[Stored data]

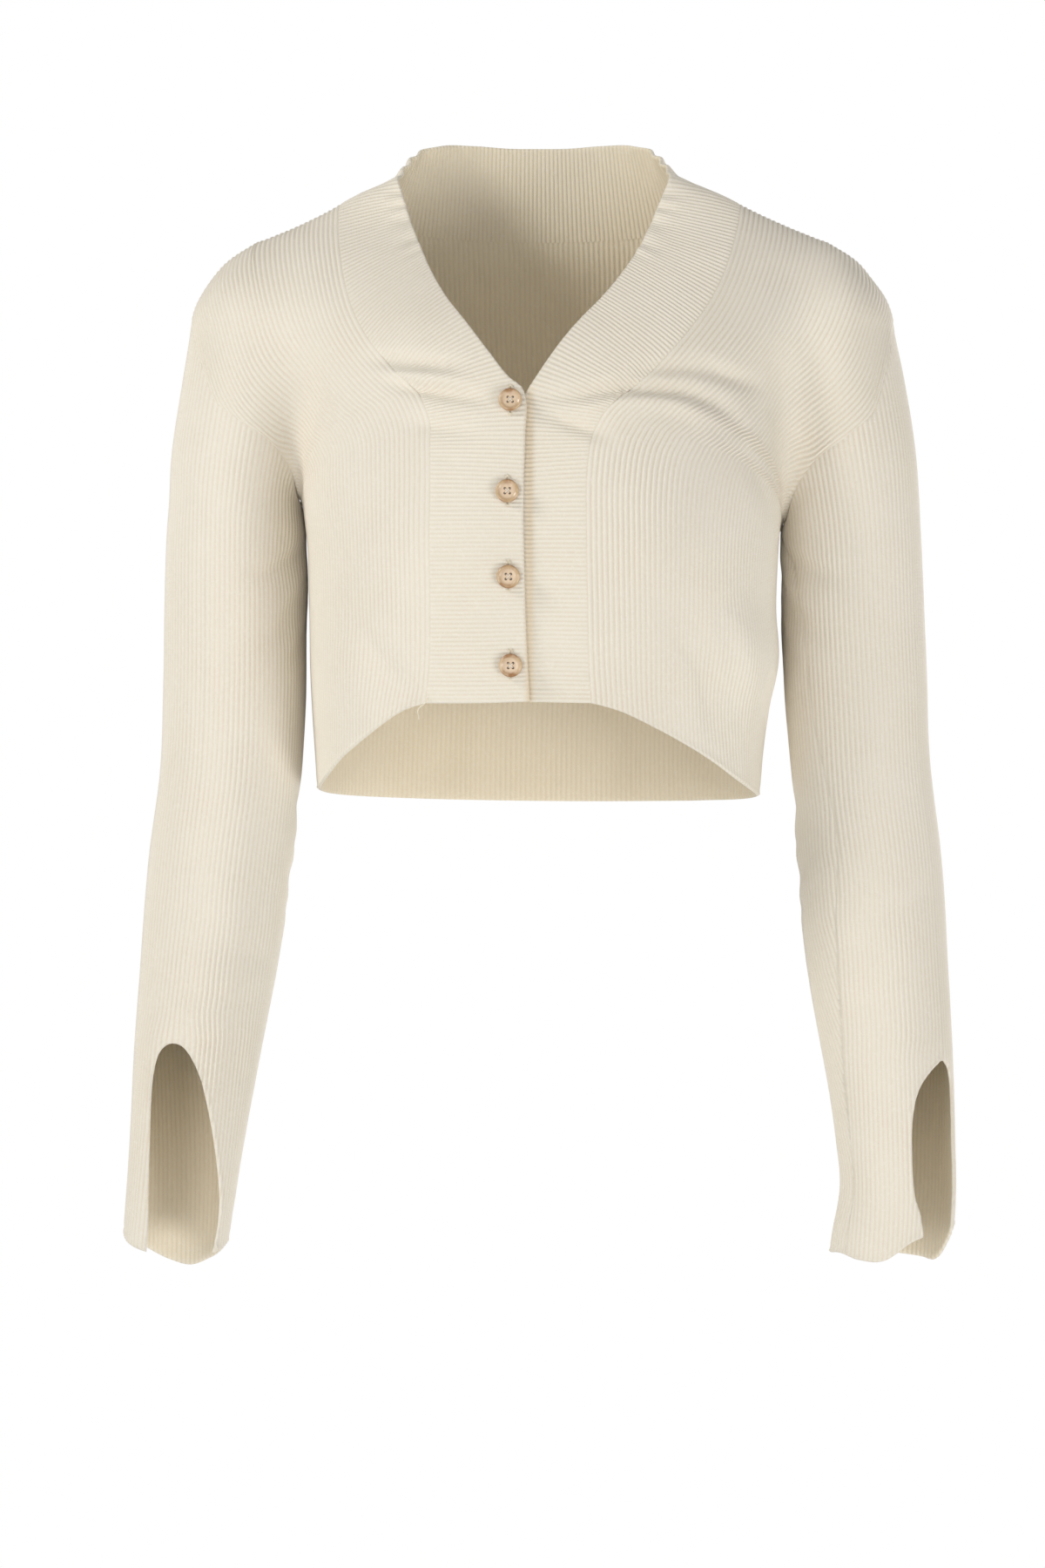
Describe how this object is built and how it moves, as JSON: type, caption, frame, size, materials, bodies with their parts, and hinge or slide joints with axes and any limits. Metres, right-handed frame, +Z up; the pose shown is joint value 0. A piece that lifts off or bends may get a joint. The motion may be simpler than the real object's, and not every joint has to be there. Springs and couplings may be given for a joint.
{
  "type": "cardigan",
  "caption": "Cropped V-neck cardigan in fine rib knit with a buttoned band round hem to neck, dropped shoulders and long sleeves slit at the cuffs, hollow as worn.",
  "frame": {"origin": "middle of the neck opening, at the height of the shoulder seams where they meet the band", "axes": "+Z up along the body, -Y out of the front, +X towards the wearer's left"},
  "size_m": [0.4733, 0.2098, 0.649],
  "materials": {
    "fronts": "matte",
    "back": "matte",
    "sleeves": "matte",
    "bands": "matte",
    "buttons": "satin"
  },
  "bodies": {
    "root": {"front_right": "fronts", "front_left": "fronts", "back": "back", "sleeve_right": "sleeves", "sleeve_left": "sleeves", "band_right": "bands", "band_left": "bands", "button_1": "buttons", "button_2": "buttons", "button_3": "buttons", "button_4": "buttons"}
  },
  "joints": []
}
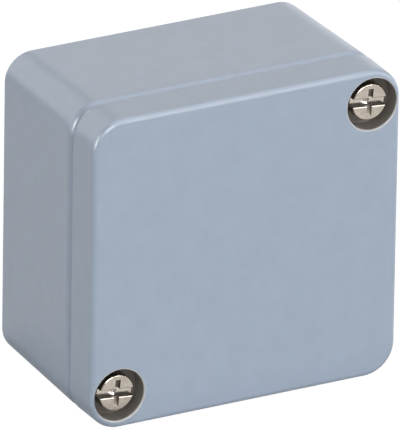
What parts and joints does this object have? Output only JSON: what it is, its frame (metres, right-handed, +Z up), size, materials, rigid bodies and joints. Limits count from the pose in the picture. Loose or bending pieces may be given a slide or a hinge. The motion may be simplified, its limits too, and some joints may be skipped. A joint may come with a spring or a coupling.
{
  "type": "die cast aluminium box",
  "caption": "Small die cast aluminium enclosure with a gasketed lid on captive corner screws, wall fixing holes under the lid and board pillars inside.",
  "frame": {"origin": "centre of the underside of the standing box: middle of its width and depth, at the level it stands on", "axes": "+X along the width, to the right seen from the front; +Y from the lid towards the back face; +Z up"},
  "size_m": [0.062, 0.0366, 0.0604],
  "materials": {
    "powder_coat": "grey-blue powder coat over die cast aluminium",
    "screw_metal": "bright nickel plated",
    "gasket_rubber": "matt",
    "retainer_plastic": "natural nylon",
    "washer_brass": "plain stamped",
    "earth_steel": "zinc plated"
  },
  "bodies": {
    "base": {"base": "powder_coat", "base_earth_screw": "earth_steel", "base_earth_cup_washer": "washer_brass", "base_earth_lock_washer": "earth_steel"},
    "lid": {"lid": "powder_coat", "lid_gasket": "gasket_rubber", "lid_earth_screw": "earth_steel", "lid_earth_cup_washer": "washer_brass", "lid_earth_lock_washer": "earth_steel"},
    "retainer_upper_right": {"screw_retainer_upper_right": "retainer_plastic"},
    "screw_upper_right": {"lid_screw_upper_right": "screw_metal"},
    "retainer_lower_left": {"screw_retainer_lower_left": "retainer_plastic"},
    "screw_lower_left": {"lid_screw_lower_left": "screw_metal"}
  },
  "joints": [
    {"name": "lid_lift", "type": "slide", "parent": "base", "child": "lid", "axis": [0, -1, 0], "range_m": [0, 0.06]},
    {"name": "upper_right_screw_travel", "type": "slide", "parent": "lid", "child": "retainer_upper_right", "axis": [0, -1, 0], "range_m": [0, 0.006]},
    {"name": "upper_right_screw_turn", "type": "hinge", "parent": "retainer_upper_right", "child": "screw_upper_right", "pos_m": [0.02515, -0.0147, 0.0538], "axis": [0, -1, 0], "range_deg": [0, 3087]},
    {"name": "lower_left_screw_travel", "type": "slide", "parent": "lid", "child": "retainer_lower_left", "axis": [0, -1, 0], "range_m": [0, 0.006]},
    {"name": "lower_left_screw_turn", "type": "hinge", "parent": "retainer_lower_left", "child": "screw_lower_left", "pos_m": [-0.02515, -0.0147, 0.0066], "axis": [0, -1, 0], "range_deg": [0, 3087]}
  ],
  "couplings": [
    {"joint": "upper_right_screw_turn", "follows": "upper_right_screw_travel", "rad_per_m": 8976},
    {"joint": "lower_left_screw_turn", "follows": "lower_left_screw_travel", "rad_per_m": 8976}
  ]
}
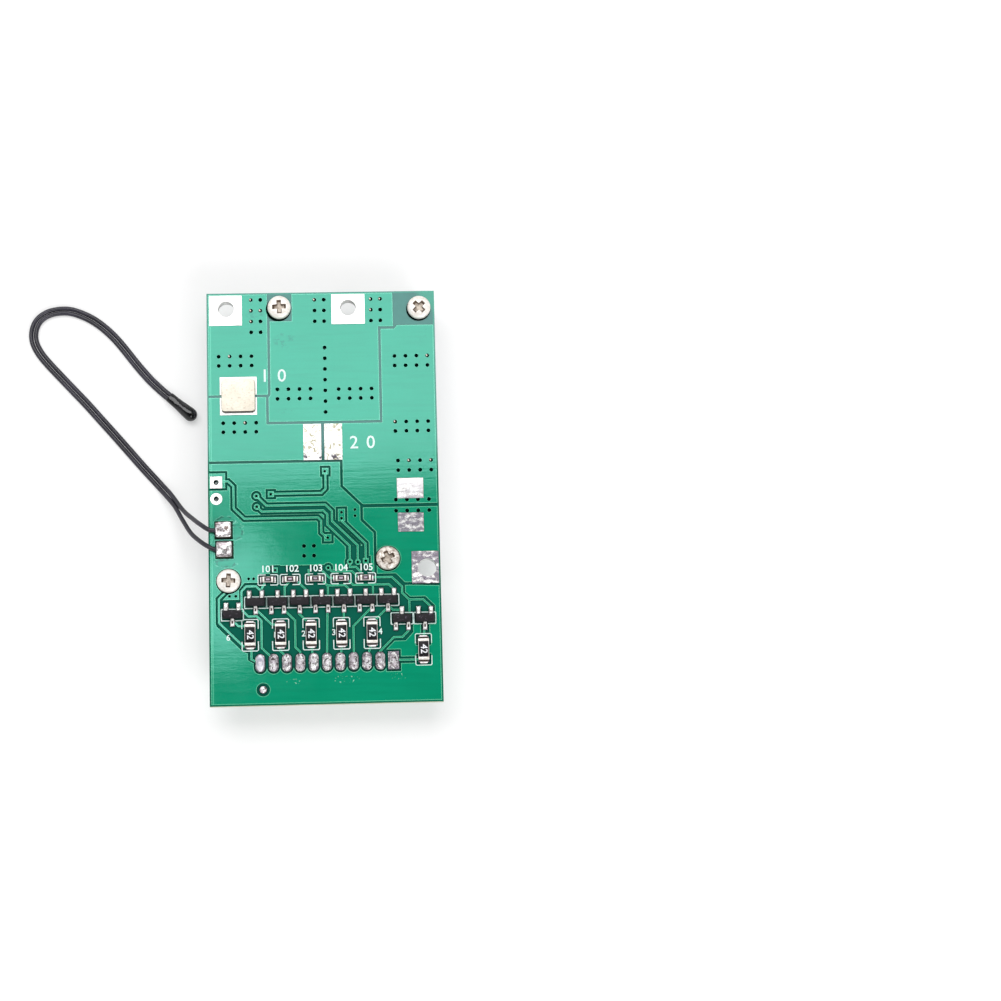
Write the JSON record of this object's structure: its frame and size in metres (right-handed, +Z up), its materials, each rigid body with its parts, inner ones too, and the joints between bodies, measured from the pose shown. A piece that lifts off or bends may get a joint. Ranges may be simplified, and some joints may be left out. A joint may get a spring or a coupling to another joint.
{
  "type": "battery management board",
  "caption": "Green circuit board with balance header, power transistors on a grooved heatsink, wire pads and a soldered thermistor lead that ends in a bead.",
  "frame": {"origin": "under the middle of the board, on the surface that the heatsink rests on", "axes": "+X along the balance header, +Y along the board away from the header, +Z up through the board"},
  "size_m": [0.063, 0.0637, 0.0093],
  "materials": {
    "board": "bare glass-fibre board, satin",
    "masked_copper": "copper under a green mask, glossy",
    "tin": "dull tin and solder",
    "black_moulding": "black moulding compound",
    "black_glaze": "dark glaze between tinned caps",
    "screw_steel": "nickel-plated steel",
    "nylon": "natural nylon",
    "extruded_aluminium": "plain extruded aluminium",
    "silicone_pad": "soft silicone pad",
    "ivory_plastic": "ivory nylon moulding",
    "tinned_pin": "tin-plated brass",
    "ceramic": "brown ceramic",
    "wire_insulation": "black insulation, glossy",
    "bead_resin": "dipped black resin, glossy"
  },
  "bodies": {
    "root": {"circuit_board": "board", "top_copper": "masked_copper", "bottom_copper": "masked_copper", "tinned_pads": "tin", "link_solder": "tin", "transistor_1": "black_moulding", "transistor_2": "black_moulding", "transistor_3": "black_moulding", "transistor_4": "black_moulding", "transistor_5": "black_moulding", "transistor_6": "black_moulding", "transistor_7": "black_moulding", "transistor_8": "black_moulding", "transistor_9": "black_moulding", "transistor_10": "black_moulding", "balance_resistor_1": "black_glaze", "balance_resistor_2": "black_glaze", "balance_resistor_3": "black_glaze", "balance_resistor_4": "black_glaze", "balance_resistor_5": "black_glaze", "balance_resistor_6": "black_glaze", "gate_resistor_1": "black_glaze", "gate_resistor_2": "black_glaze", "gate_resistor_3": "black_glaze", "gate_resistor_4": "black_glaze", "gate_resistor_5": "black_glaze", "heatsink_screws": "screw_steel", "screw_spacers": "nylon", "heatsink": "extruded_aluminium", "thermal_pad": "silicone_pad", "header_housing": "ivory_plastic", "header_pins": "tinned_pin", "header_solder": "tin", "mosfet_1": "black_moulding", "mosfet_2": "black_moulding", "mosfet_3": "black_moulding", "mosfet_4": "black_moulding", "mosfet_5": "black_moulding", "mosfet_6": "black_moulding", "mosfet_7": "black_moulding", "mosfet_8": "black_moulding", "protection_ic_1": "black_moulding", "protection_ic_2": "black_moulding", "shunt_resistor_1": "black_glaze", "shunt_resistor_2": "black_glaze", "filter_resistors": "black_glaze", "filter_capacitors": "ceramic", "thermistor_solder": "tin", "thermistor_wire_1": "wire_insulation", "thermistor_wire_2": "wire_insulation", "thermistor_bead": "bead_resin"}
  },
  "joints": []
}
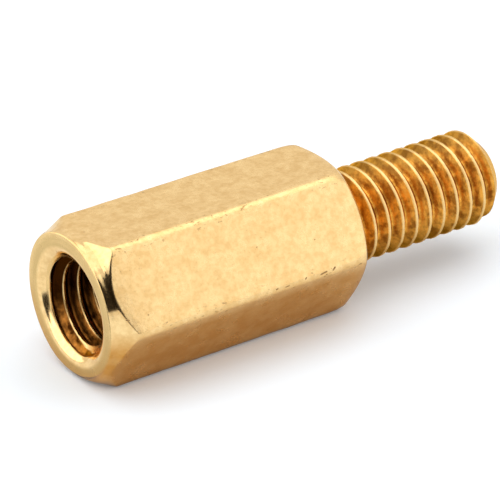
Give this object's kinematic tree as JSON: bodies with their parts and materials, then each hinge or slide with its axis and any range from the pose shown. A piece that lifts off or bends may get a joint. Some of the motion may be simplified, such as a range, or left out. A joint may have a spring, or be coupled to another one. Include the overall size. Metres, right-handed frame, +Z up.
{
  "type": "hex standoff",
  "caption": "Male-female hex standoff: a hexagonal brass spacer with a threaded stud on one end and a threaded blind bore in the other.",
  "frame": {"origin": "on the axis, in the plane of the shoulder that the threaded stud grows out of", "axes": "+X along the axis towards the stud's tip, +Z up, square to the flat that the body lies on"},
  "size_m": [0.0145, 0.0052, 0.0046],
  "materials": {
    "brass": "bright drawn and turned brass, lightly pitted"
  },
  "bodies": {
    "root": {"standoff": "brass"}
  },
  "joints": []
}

[Work instructions] Print the records once more, exactly as they were given.

[Task answer]
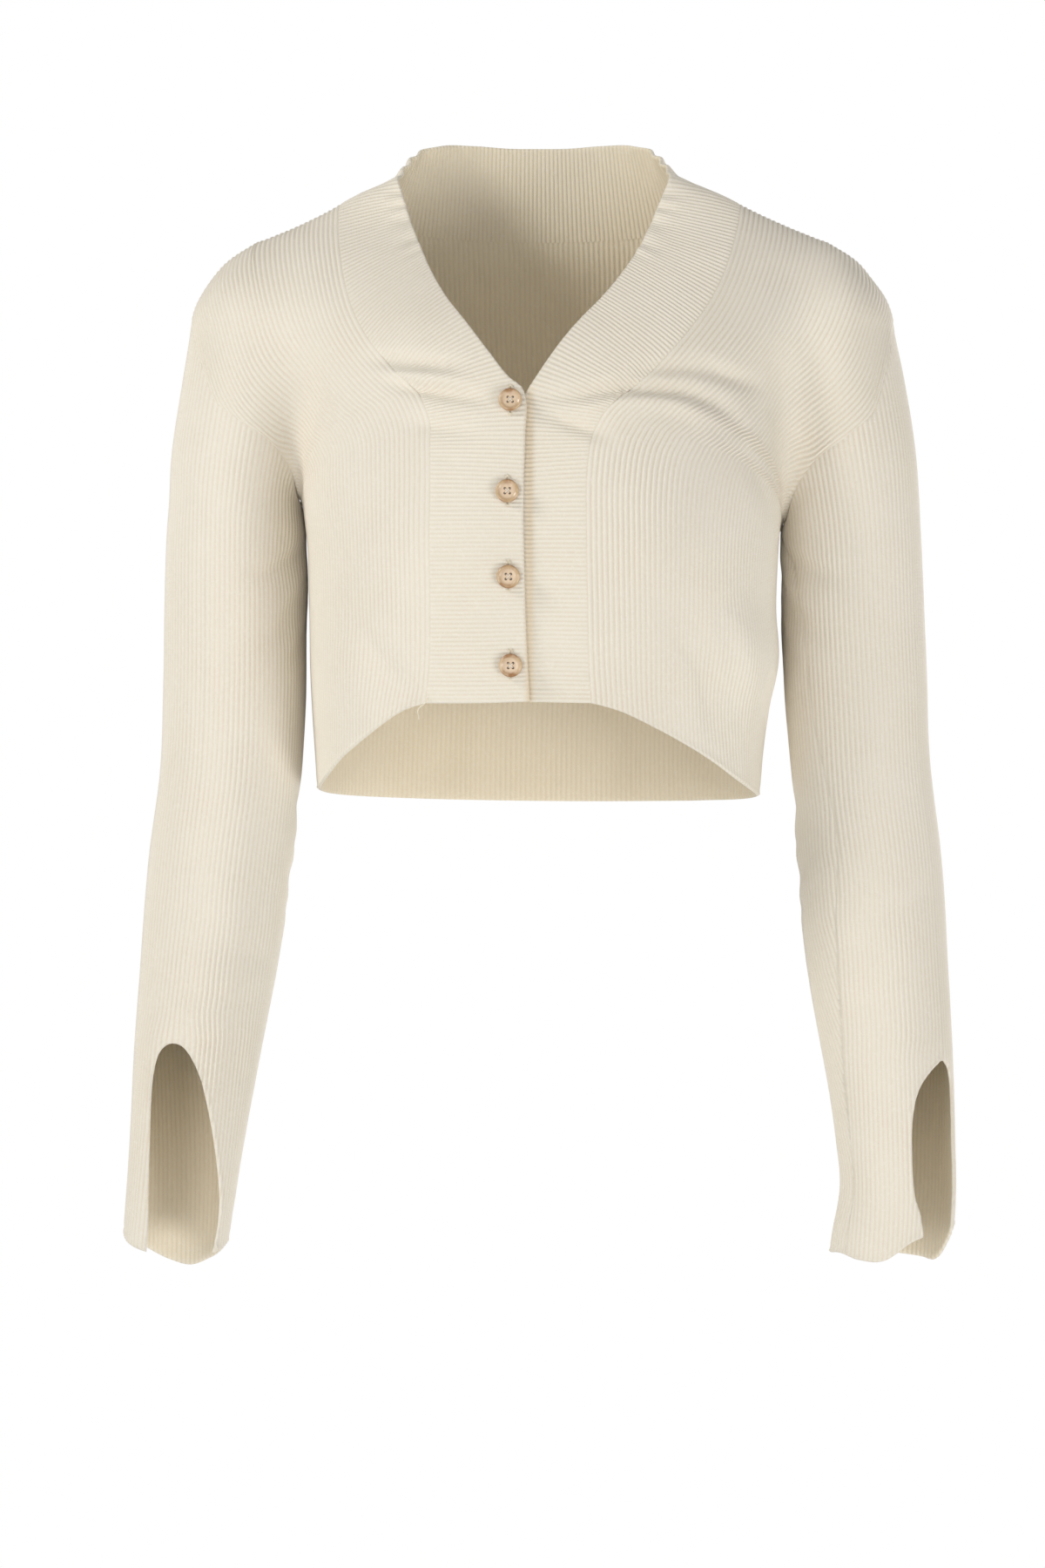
Describe how this object is built and how it moves, as JSON: type, caption, frame, size, materials, bodies with their parts, and hinge or slide joints with axes and any limits. Metres, right-handed frame, +Z up; the pose shown is joint value 0. A piece that lifts off or bends may get a joint. The motion may be simpler than the real object's, and not every joint has to be there. Springs and couplings may be given for a joint.
{
  "type": "cardigan",
  "caption": "Cropped V-neck cardigan in fine rib knit with a buttoned band round hem to neck, dropped shoulders and long sleeves slit at the cuffs, hollow as worn.",
  "frame": {"origin": "middle of the neck opening, at the height of the shoulder seams where they meet the band", "axes": "+Z up along the body, -Y out of the front, +X towards the wearer's left"},
  "size_m": [0.4733, 0.2098, 0.649],
  "materials": {
    "fronts": "matte",
    "back": "matte",
    "sleeves": "matte",
    "bands": "matte",
    "buttons": "satin"
  },
  "bodies": {
    "root": {"front_right": "fronts", "front_left": "fronts", "back": "back", "sleeve_right": "sleeves", "sleeve_left": "sleeves", "band_right": "bands", "band_left": "bands", "button_1": "buttons", "button_2": "buttons", "button_3": "buttons", "button_4": "buttons"}
  },
  "joints": []
}
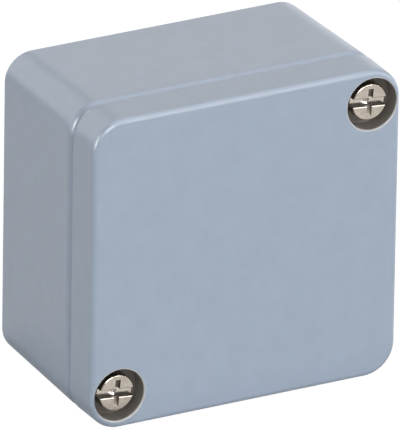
What parts and joints does this object have? Output only JSON: what it is, its frame (metres, right-handed, +Z up), size, materials, rigid bodies and joints. Limits count from the pose in the picture. Loose or bending pieces may be given a slide or a hinge. The motion may be simplified, its limits too, and some joints may be skipped. A joint may come with a spring or a coupling.
{
  "type": "die cast aluminium box",
  "caption": "Small die cast aluminium enclosure with a gasketed lid on captive corner screws, wall fixing holes under the lid and board pillars inside.",
  "frame": {"origin": "centre of the underside of the standing box: middle of its width and depth, at the level it stands on", "axes": "+X along the width, to the right seen from the front; +Y from the lid towards the back face; +Z up"},
  "size_m": [0.062, 0.0366, 0.0604],
  "materials": {
    "powder_coat": "grey-blue powder coat over die cast aluminium",
    "screw_metal": "bright nickel plated",
    "gasket_rubber": "matt",
    "retainer_plastic": "natural nylon",
    "washer_brass": "plain stamped",
    "earth_steel": "zinc plated"
  },
  "bodies": {
    "base": {"base": "powder_coat", "base_earth_screw": "earth_steel", "base_earth_cup_washer": "washer_brass", "base_earth_lock_washer": "earth_steel"},
    "lid": {"lid": "powder_coat", "lid_gasket": "gasket_rubber", "lid_earth_screw": "earth_steel", "lid_earth_cup_washer": "washer_brass", "lid_earth_lock_washer": "earth_steel"},
    "retainer_upper_right": {"screw_retainer_upper_right": "retainer_plastic"},
    "screw_upper_right": {"lid_screw_upper_right": "screw_metal"},
    "retainer_lower_left": {"screw_retainer_lower_left": "retainer_plastic"},
    "screw_lower_left": {"lid_screw_lower_left": "screw_metal"}
  },
  "joints": [
    {"name": "lid_lift", "type": "slide", "parent": "base", "child": "lid", "axis": [0, -1, 0], "range_m": [0, 0.06]},
    {"name": "upper_right_screw_travel", "type": "slide", "parent": "lid", "child": "retainer_upper_right", "axis": [0, -1, 0], "range_m": [0, 0.006]},
    {"name": "upper_right_screw_turn", "type": "hinge", "parent": "retainer_upper_right", "child": "screw_upper_right", "pos_m": [0.02515, -0.0147, 0.0538], "axis": [0, -1, 0], "range_deg": [0, 3087]},
    {"name": "lower_left_screw_travel", "type": "slide", "parent": "lid", "child": "retainer_lower_left", "axis": [0, -1, 0], "range_m": [0, 0.006]},
    {"name": "lower_left_screw_turn", "type": "hinge", "parent": "retainer_lower_left", "child": "screw_lower_left", "pos_m": [-0.02515, -0.0147, 0.0066], "axis": [0, -1, 0], "range_deg": [0, 3087]}
  ],
  "couplings": [
    {"joint": "upper_right_screw_turn", "follows": "upper_right_screw_travel", "rad_per_m": 8976},
    {"joint": "lower_left_screw_turn", "follows": "lower_left_screw_travel", "rad_per_m": 8976}
  ]
}
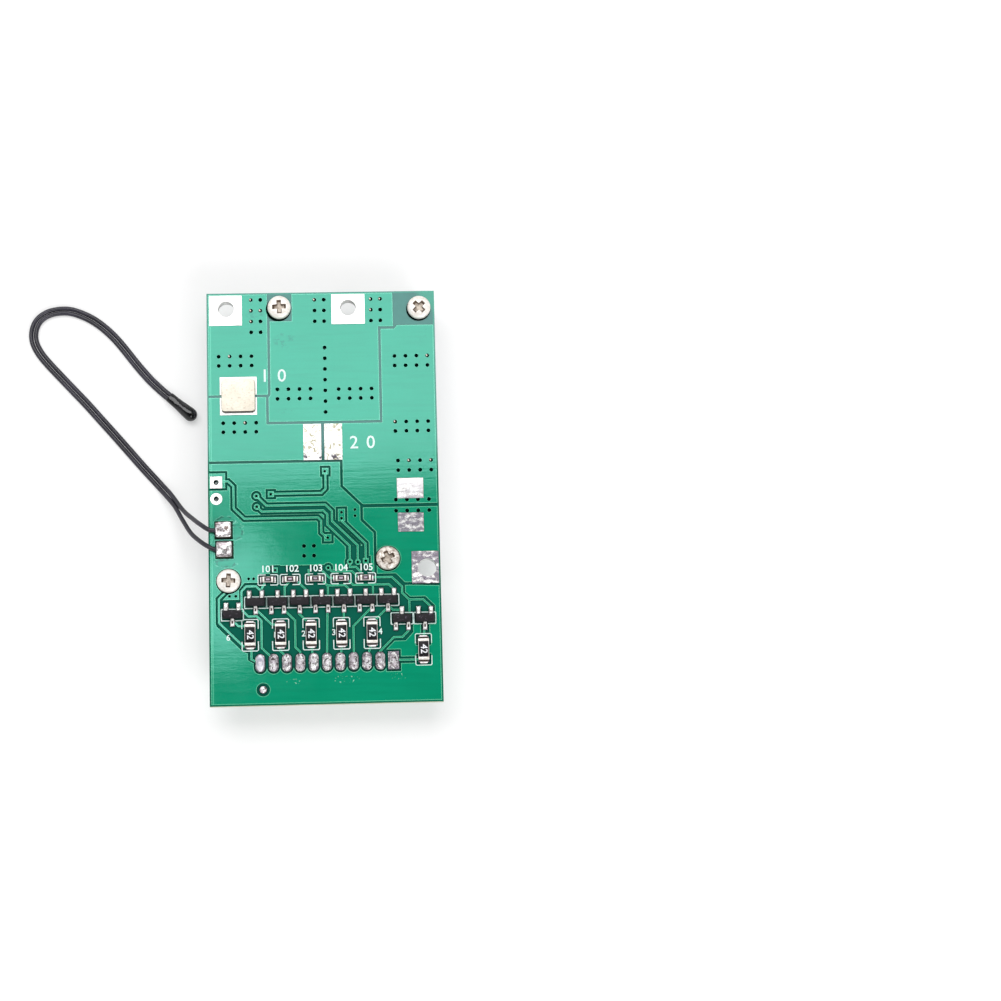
Write the JSON record of this object's structure: its frame and size in metres (right-handed, +Z up), its materials, each rigid body with its parts, inner ones too, and the joints between bodies, measured from the pose shown. A piece that lifts off or bends may get a joint. Ranges may be simplified, and some joints may be left out. A joint may get a spring or a coupling to another joint.
{
  "type": "battery management board",
  "caption": "Green circuit board with balance header, power transistors on a grooved heatsink, wire pads and a soldered thermistor lead that ends in a bead.",
  "frame": {"origin": "under the middle of the board, on the surface that the heatsink rests on", "axes": "+X along the balance header, +Y along the board away from the header, +Z up through the board"},
  "size_m": [0.063, 0.0637, 0.0093],
  "materials": {
    "board": "bare glass-fibre board, satin",
    "masked_copper": "copper under a green mask, glossy",
    "tin": "dull tin and solder",
    "black_moulding": "black moulding compound",
    "black_glaze": "dark glaze between tinned caps",
    "screw_steel": "nickel-plated steel",
    "nylon": "natural nylon",
    "extruded_aluminium": "plain extruded aluminium",
    "silicone_pad": "soft silicone pad",
    "ivory_plastic": "ivory nylon moulding",
    "tinned_pin": "tin-plated brass",
    "ceramic": "brown ceramic",
    "wire_insulation": "black insulation, glossy",
    "bead_resin": "dipped black resin, glossy"
  },
  "bodies": {
    "root": {"circuit_board": "board", "top_copper": "masked_copper", "bottom_copper": "masked_copper", "tinned_pads": "tin", "link_solder": "tin", "transistor_1": "black_moulding", "transistor_2": "black_moulding", "transistor_3": "black_moulding", "transistor_4": "black_moulding", "transistor_5": "black_moulding", "transistor_6": "black_moulding", "transistor_7": "black_moulding", "transistor_8": "black_moulding", "transistor_9": "black_moulding", "transistor_10": "black_moulding", "balance_resistor_1": "black_glaze", "balance_resistor_2": "black_glaze", "balance_resistor_3": "black_glaze", "balance_resistor_4": "black_glaze", "balance_resistor_5": "black_glaze", "balance_resistor_6": "black_glaze", "gate_resistor_1": "black_glaze", "gate_resistor_2": "black_glaze", "gate_resistor_3": "black_glaze", "gate_resistor_4": "black_glaze", "gate_resistor_5": "black_glaze", "heatsink_screws": "screw_steel", "screw_spacers": "nylon", "heatsink": "extruded_aluminium", "thermal_pad": "silicone_pad", "header_housing": "ivory_plastic", "header_pins": "tinned_pin", "header_solder": "tin", "mosfet_1": "black_moulding", "mosfet_2": "black_moulding", "mosfet_3": "black_moulding", "mosfet_4": "black_moulding", "mosfet_5": "black_moulding", "mosfet_6": "black_moulding", "mosfet_7": "black_moulding", "mosfet_8": "black_moulding", "protection_ic_1": "black_moulding", "protection_ic_2": "black_moulding", "shunt_resistor_1": "black_glaze", "shunt_resistor_2": "black_glaze", "filter_resistors": "black_glaze", "filter_capacitors": "ceramic", "thermistor_solder": "tin", "thermistor_wire_1": "wire_insulation", "thermistor_wire_2": "wire_insulation", "thermistor_bead": "bead_resin"}
  },
  "joints": []
}
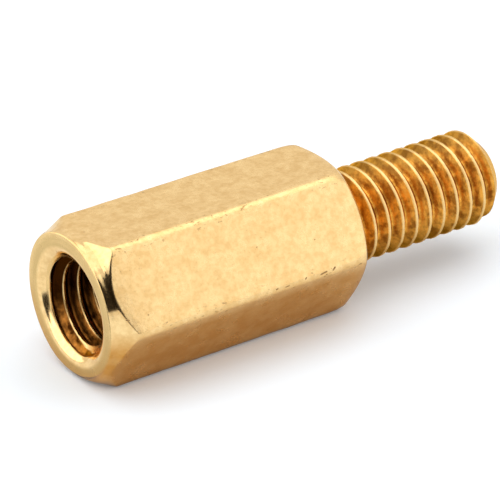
Give this object's kinematic tree as JSON: bodies with their parts and materials, then each hinge or slide with its axis and any range from the pose shown. A piece that lifts off or bends may get a joint. Some of the motion may be simplified, such as a range, or left out. A joint may have a spring, or be coupled to another one. Include the overall size. Metres, right-handed frame, +Z up.
{
  "type": "hex standoff",
  "caption": "Male-female hex standoff: a hexagonal brass spacer with a threaded stud on one end and a threaded blind bore in the other.",
  "frame": {"origin": "on the axis, in the plane of the shoulder that the threaded stud grows out of", "axes": "+X along the axis towards the stud's tip, +Z up, square to the flat that the body lies on"},
  "size_m": [0.0145, 0.0052, 0.0046],
  "materials": {
    "brass": "bright drawn and turned brass, lightly pitted"
  },
  "bodies": {
    "root": {"standoff": "brass"}
  },
  "joints": []
}